Once that process gathers pace, the effects can become self-reinforcing. Households reduce discretionary spending, businesses delay hiring or expansion and the wider economy starts to slow in a way that cheaper oil alone cannot quickly repair.

The United States Has Buffers, But Not Immunity

For now, the United States appears better insulated than many other regions. Greater energy efficiency, more remote work and the country’s status as a net oil producer all provide some protection against the kind of damage being seen elsewhere. That helps explain why U.S. consumers have not yet shown a dramatic shift in behavior despite higher fuel costs.

There is, in other words, a real buffer. The American economy is less vulnerable to this kind of oil shock than it would have been decades ago. But that does not mean it is invulnerable. Those protections have never been tested against a disruption of this scale hitting so many commodities at once.

That is why caution remains essential. The fact that the U.S. has not yet felt the full effect does not mean it will be spared if the disruption drags on.

A Longer Crisis Would Raise The Recession Risk Sharply

The most serious warning is tied to duration.
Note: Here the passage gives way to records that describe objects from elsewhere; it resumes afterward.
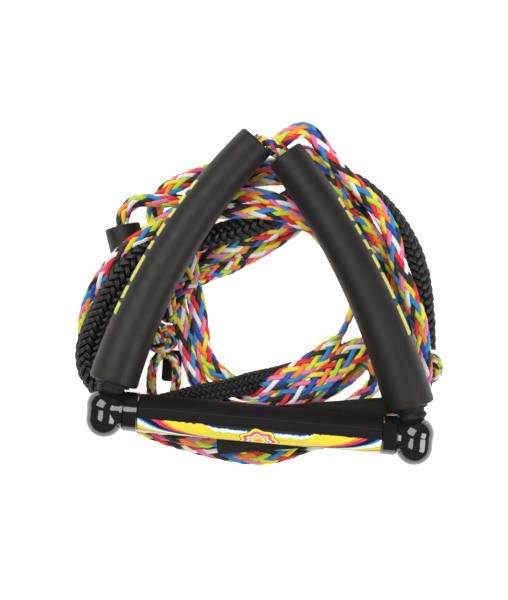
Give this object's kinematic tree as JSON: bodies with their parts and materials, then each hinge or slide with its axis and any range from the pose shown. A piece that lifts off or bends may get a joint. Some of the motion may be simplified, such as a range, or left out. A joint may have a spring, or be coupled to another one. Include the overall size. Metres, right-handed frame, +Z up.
{
  "type": "tow rope handle",
  "caption": "Short foam-grip tow handle with glossy end caps, a foam-covered bridle and its braided rope coiled flat beneath it.",
  "frame": {"origin": "on the floor below the middle of the handle, without its cords", "axes": "+X along the grip, +Y from the grip to the bridle's apex, +Z up"},
  "size_m": [0.2869, 0.2674, 0.0727],
  "materials": {
    "aluminium_tube": "satin",
    "grip_foam": "matt, printed lower half",
    "plastic_bush": "matt",
    "cap_rubber": "high gloss",
    "ring_rubber": "matt",
    "float_foam": "satin",
    "colour_braid": "multicolour braid",
    "black_braid": "coarse braid",
    "ribbed_braid": "fine braid",
    "strap_webbing": "woven",
    "hook_tape": "hook tape"
  },
  "bodies": {
    "coil": {"rope_coil": "colour_braid", "rope_lead": "colour_braid", "bridle_splice": "colour_braid", "grab_rope": "black_braid", "ribbed_rope": "ribbed_braid", "grab_knot": "colour_braid", "boat_end_rope": "colour_braid", "boat_end_knot": "colour_braid", "boat_end_loop": "colour_braid", "tie_strap": "strap_webbing", "strap_hook_patch": "hook_tape", "strap_tail": "strap_webbing"},
    "arms": {"bridle_leg_left": "colour_braid", "bridle_leg_right": "colour_braid", "arm_float_left": "float_foam", "arm_float_right": "float_foam", "stop_ring_left": "ring_rubber", "stop_ring_right": "ring_rubber"},
    "bar": {"core_tube": "aluminium_tube", "grip_sleeve": "grip_foam", "tube_bush_left": "plastic_bush", "tube_bush_right": "plastic_bush", "end_cap_left": "cap_rubber", "end_cap_right": "cap_rubber", "bridle_bar_rope": "colour_braid"},
    "boat_float": {"boat_end_float": "float_foam"}
  },
  "joints": [
    {"name": "handle_lift", "type": "hinge", "parent": "coil", "child": "arms", "pos_m": [0, 0.118, 0.054], "axis": [-1, 0, 0], "range_deg": [0, 45]},
    {"name": "bar_fold", "type": "hinge", "parent": "arms", "child": "bar", "pos_m": [0, -0.0835, 0.054], "axis": [-1, 0, 0], "range_deg": [0, 20]},
    {"name": "boat_float_slide", "type": "slide", "parent": "coil", "child": "boat_float", "axis": [0.3201, -0.9474, 0], "range_m": [0, 0.007]}
  ]
}
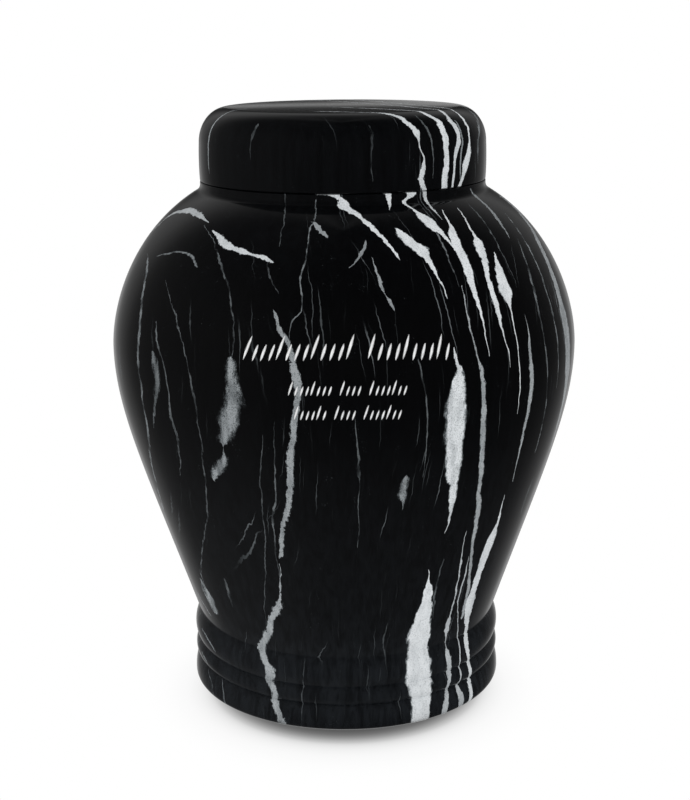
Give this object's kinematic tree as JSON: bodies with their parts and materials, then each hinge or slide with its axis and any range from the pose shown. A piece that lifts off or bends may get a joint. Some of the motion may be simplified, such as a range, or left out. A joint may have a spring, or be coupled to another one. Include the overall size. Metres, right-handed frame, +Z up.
{
  "type": "cremation urn",
  "caption": "Round-bellied memorial urn turned from black veined marble, on a ringed foot, with plain engraved rows on its front and a flat-topped cap lid that lifts off its neck.",
  "frame": {"origin": "centre of the flat underside, on the surface that the urn stands on", "axes": "+Z up along the turning axis towards the lid, -Y towards the engraved front, +X to the right of it"},
  "size_m": [0.2098, 0.2098, 0.267],
  "materials": {
    "body_marble": "polished black marble with white and blue-grey veins, engraved cuts filled with white paint",
    "lid_marble": "polished black marble with white and blue-grey veins"
  },
  "bodies": {
    "root": {"urn_body": "body_marble", "lid": "lid_marble"}
  },
  "joints": []
}
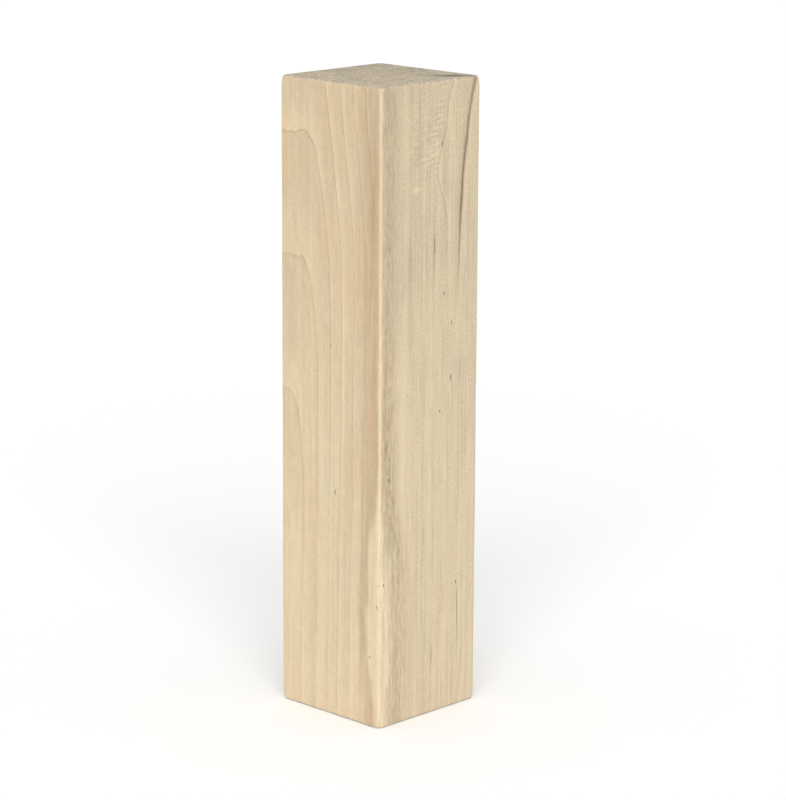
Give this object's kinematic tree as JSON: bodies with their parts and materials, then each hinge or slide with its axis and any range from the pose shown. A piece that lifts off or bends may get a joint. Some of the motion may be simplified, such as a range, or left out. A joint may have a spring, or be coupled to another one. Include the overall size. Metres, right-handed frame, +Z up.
{
  "type": "timber block",
  "caption": "Solid square-section hardwood block with lightly rounded arrises and eased sawn ends, for stacking by hand or standing on end.",
  "frame": {"origin": "middle of the lower sawn end, on the surface that the block stands on", "axes": "+Z up along the grain and the block's long axis, +X and +Y square to its long faces"},
  "size_m": [0.065, 0.065, 0.3],
  "materials": {
    "hardwood": "bare wood, finely sanded, matt, with long grain on the four sides and end grain on the sawn ends"
  },
  "bodies": {
    "root": {"timber_block": "hardwood"}
  },
  "joints": []
}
If the Strait of Hormuz remains closed or heavily constrained beyond the summer, the risk of a broader economic downturn rises significantly. At that point, the shock would no longer be a temporary supply event. It would become a deeper drag on growth, confidence and employment.

That is where the recent slide in oil prices becomes most unsettling. It may look like calm, but it could actually be the first market sign that demand is beginning to give way under the stress of persistent scarcity. Lower prices in that scenario are not good news. They are evidence that the economy is starting to bend.

So the key takeaway is clear. Oil is falling, but the reason matters. And right now, the reason may be less about recovery and more about a world that is starting to consume less because it can no longer afford the disruption.